Huge construction crane collapses in Manhattan, one killed

A construction crane collapsed in lower Manhattan during a swirling snowstorm on Friday, killing one person, injuring three others and crushing cars parked in the street.

Hundreds of emergency workers responded after the 565-foot-tall crane toppled at about 8:30 a.m. EST and flipped upside down, leaving the metal boom stretched along nearly two city blocks.

At the time, workers were lowering the crane to secure it as winds approached 25 miles per hour, New York City Mayor Bill de Blasio said at a news conference.

It was not yet known if wind played a role in the collapse. An investigation was underway and the crane operator was being interviewed, de Blasio said.
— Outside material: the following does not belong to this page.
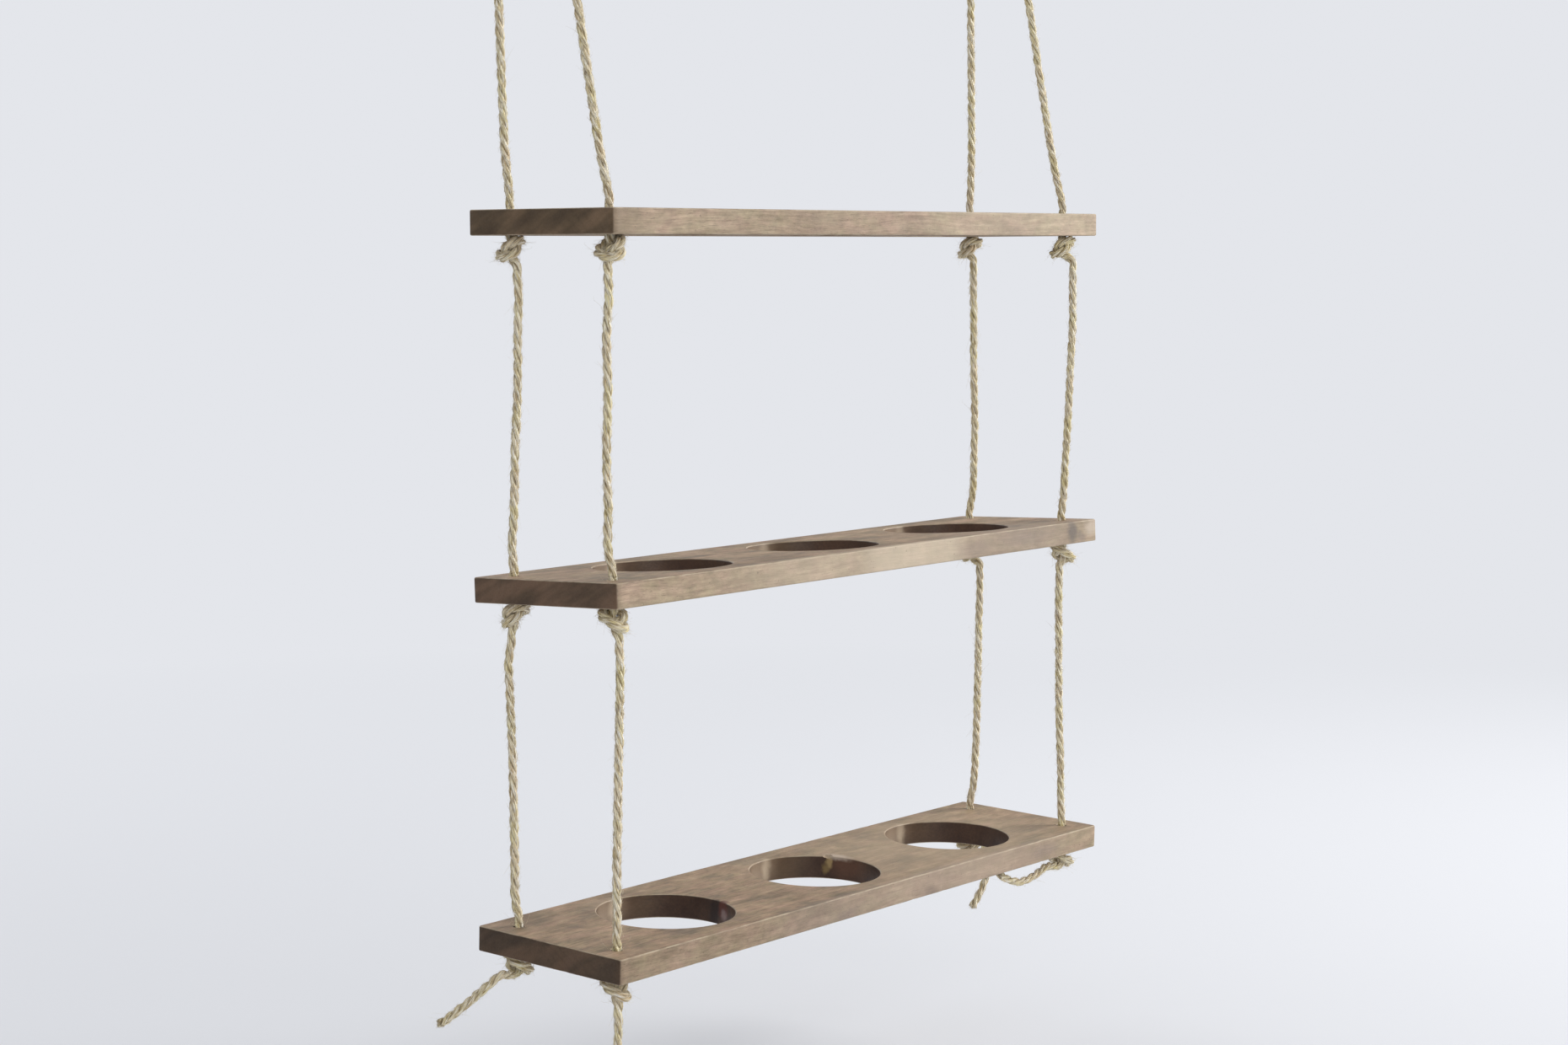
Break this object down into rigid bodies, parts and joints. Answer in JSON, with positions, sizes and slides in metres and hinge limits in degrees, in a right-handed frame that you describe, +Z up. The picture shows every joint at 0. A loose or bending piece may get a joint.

Manhattan resident David Wichs, 38, was killed in the collapse, police said. Three others had non-life-threatening injuries, including two with head lacerations, officials said.

De Blasio said pedestrians has been cleared from the street before workers began lowering the crane, averting a potentially greater calamity during the morning rush to work. “Thank God it was not worse,” he said.

The crane was owned by Bay Crane, based in the New York City borough of Queens, and operated by Queens-based GTI, or Galasso Trucking. A person who answered the phone at Bay Crane declined to comment. A Galasso representative could not be reached.

The crane had been used since Jan. 30 at 60 Hudson Street, a landmark once known as the Western Union building. Workers were replacing generators and air conditioning equipment on the roof, officials said. The building is a major hub for telecommunications companies.